■ Job ■
Repeat exactly the lines from the line containing "x, z, radius" to the last line of the listing, including both.

■ Data ■
====

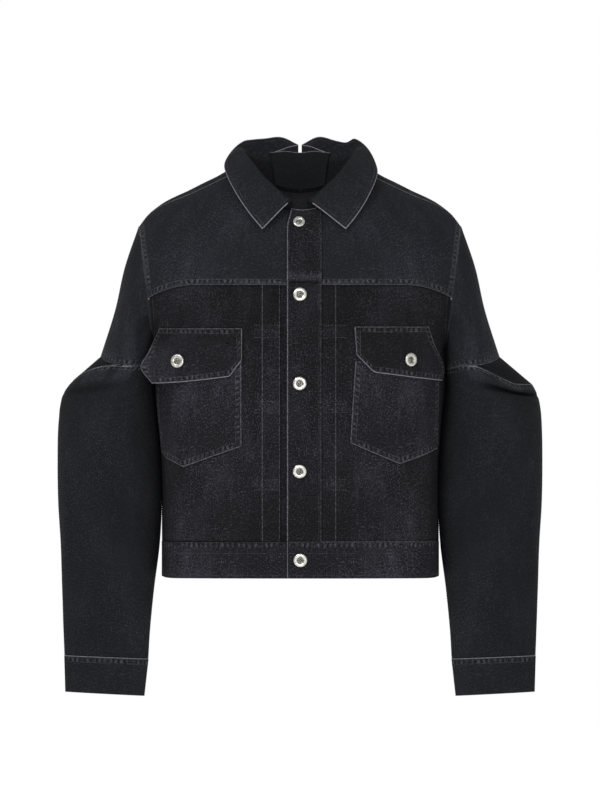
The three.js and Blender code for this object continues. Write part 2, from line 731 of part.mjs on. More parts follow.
// Collar: from the neck seam up to the roll and over to the free edge, or straight up at the back
function collarPoint(side, round, across) {
  const column = (name) => along(collarSections, 'at', round, name);
  const neck = neckPoint(1, column('neck'));
  neck.addScaledVector(bodyOutward(neck), collarRaise);
  const edgeX = column('edgeX') + (side > 0 ? column('leftOut') : 0);
  const profile = [
    { at: 0, x: neck.x, y: neck.y, z: neck.z },
    { at: 0.5, x: column('rollX'), y: column('rollY'), z: column('rollZ') },
    { at: 1, x: edgeX, y: column('edgeY'), z: column('edgeZ') },
  ];
  const value = (name) => along(profile, 'at', across, name);
  return new THREE.Vector3(side * value('x'), value('y'), value('z'));
}

function collarDirection(side, round, across) {
  const step = 0.004;
  const low = Math.max(round - step, 0);
  const high = Math.min(round + step, 1);
  const below = Math.max(across - step, 0);
  const above = Math.min(across + step, 1);
  const alongNeck = collarPoint(side, high, across).sub(collarPoint(side, low, across));
  const upCloth = collarPoint(side, round, above).sub(collarPoint(side, round, below));
  return alongNeck.cross(upCloth).normalize().multiplyScalar(side);
}

function collarHalf(side) {
  return wall(14, 8, (round, across) => {
    const direction = collarDirection(side, round, across);
    return layer(collarPoint(side, round, across), direction, -collarWall / 2, collarWall);
  });
}

function collarUnderlay() {
  const inside = -collarWall / 2 - underlay.inside;
  return wall(8, 6, (across, up) => {
    const side = across < 0.5 ? -1 : 1;
    const round = lerp(underlay.from, 1, 1 - Math.abs(2 * across - 1));
    const direction = collarDirection(side, round, up * underlay.top);
    return layer(collarPoint(side, round, up * underlay.top), direction, inside, clothWall);
  });
}

// Button, turned about its own axis with the dished face up, then seated on the cloth
function buttonGeometry(radius) {
  const size = radius / button.radius;
  const profile = [
    [0, 0], [button.back, 0], [button.radius, 1.2], [button.radius - 0.5, button.height - 0.4],
    [button.radius - 1.6, button.height], [button.radius - button.rim - 1.2, button.height - 0.5],
    [button.radius - button.rim - 2.4, button.dish], [0, button.dish],
  ].map(([across, up]) => new THREE.Vector2(across * size, up * size));
  return new THREE.LatheGeometry(profile, 14).rotateX(Math.PI / 2);
}

function seatedButton(name, radius, surface, x, z, stand) {
  const step = 3;
  const point = surface(x, z);
  const acrossCloth = surface(x + step, z).sub(surface(x - step, z));
  const upCloth = surface(x, z + step).sub(surface(x, z - step));
  const facing = acrossCloth.cross(upCloth).normalize();
  const mesh = new THREE.Mesh(buttonGeometry(radius), metal());
  mesh.name = name;
  mesh.quaternion.setFromUnitVectors(new THREE.Vector3(0, 0, 1), facing);
  mesh.position.copy(point).addScaledVector(facing, stand + buttonSeat);
  return mesh;
}

const denim = (color) => new THREE.MeshStandardMaterial({ color, roughness: 0.9, metalness: 0 });
const metal = () => new THREE.MeshStandardMaterial({ color: metalColour, roughness: 0.35, metalness: 1 });

const jacket = new THREE.Group();
jacket.name = 'denim_jacket';

function addCloth(name, geometry, color = denimColour) {
  const mesh = new THREE.Mesh(geometry, denim(color));
  mesh.name = name;
  jacket.add(mesh);
}

for (const [name, side] of [['right', -1], ['left', 1]]) {
  addCloth(`front_yoke_${name}`, frontYoke(side));
  addCloth(`front_body_${name}`, frontBody(side));
  addCloth(`waistband_front_${name}`, waistbandFront(side));
  addCloth(`pocket_${name}`, pocket(side, pockets[name]));
  addCloth(`flap_${name}`, flap(side, flaps[name]));
  addCloth(`collar_${name}`, collarHalf(side));
  addCloth(`upper_sleeve_front_${name}`, upperSleeveHalf(side, name, true), sleeveColour);
  addCloth(`upper_sleeve_back_${name}`, upperSleeveHalf(side, name, false), sleeveColour);
  addCloth(`elbow_gusset_${name}`, elbowGusset(side, name), sleeveColour);
  addCloth(`lower_sleeve_front_${name}`, lowerSleeveHalf(side, name, true), sleeveColour);
  addCloth(`lower_sleeve_back_${name}`, lowerSleeveHalf(side, name, false), sleeveColour);
  addCloth(`cuff_${name}`, cuffBand(side), sleeveColour);
}
addCloth('back_body', backBody());
addCloth('back_yoke', backYoke());
addCloth('waistband_back', waistbandBack());
addCloth('collar_underlay', collarUnderlay());
addCloth('front_placket', frontStrip(placket.right, placket.left, waistSeam + seamGap, lapGap, 4));
const underFrom = -clothWall - underPlacket.gap - doubledWall;
addCloth('under_placket', frontStrip(underPlacket.right, underPlacket.left, hem, underFrom, 4));

frontButtons.forEach(({ x, z, radius }, index) => {
  const onWaistband = z < waistSeam;
  const stand = onWaistband ? clothWall : lapGap + doubledWall;
  jacket.add(seatedButton(`front_button_${index + 1}`, radius, frontPoint, x, z, stand));
});
for (const [name, side] of [['right', -1], ['left', 1]]) {
  const { x, z } = flapButtons[name];
  const surface = (atX, atZ) => flapPoint(side, Math.abs(atX), atZ);
  const stand = flapStand.rim + clothWall;
  jacket.add(seatedButton(`flap_button_${name}`, button.radius, surface, x, z, stand));
}

export default jacket;
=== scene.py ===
import math

import bmesh
import bpy
from mathutils import Matrix, Vector


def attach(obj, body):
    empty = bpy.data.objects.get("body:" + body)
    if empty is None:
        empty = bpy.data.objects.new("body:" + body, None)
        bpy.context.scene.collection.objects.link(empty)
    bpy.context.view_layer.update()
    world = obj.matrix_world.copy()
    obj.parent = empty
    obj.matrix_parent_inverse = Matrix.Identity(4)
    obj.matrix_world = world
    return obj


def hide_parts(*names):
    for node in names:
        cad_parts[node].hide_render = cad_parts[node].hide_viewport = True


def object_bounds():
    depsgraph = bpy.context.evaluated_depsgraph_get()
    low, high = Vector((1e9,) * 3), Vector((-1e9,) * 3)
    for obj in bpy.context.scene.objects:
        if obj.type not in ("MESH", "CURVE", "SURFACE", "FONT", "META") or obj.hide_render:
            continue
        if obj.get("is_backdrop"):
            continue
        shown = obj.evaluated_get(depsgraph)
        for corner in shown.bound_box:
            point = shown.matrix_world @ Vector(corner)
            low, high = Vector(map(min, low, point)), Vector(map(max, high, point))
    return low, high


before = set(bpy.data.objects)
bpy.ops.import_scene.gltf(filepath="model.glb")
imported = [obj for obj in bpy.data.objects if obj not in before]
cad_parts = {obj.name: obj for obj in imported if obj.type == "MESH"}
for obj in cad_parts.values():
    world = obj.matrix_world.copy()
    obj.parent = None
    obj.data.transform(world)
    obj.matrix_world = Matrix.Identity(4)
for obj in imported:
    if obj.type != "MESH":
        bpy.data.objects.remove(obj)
cad_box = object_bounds()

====

■ Task answer ■
frontButtons.forEach(({ x, z, radius }, index) => {
  const onWaistband = z < waistSeam;
  const stand = onWaistband ? clothWall : lapGap + doubledWall;
  jacket.add(seatedButton(`front_button_${index + 1}`, radius, frontPoint, x, z, stand));
});
for (const [name, side] of [['right', -1], ['left', 1]]) {
  const { x, z } = flapButtons[name];
  const surface = (atX, atZ) => flapPoint(side, Math.abs(atX), atZ);
  const stand = flapStand.rim + clothWall;
  jacket.add(seatedButton(`flap_button_${name}`, button.radius, surface, x, z, stand));
}

export default jacket;
=== scene.py ===
import math

import bmesh
import bpy
from mathutils import Matrix, Vector


def attach(obj, body):
    empty = bpy.data.objects.get("body:" + body)
    if empty is None:
        empty = bpy.data.objects.new("body:" + body, None)
        bpy.context.scene.collection.objects.link(empty)
    bpy.context.view_layer.update()
    world = obj.matrix_world.copy()
    obj.parent = empty
    obj.matrix_parent_inverse = Matrix.Identity(4)
    obj.matrix_world = world
    return obj


def hide_parts(*names):
    for node in names:
        cad_parts[node].hide_render = cad_parts[node].hide_viewport = True


def object_bounds():
    depsgraph = bpy.context.evaluated_depsgraph_get()
    low, high = Vector((1e9,) * 3), Vector((-1e9,) * 3)
    for obj in bpy.context.scene.objects:
        if obj.type not in ("MESH", "CURVE", "SURFACE", "FONT", "META") or obj.hide_render:
            continue
        if obj.get("is_backdrop"):
            continue
        shown = obj.evaluated_get(depsgraph)
        for corner in shown.bound_box:
            point = shown.matrix_world @ Vector(corner)
            low, high = Vector(map(min, low, point)), Vector(map(max, high, point))
    return low, high


before = set(bpy.data.objects)
bpy.ops.import_scene.gltf(filepath="model.glb")
imported = [obj for obj in bpy.data.objects if obj not in before]
cad_parts = {obj.name: obj for obj in imported if obj.type == "MESH"}
for obj in cad_parts.values():
    world = obj.matrix_world.copy()
    obj.parent = None
    obj.data.transform(world)
    obj.matrix_world = Matrix.Identity(4)
for obj in imported:
    if obj.type != "MESH":
        bpy.data.objects.remove(obj)
cad_box = object_bounds()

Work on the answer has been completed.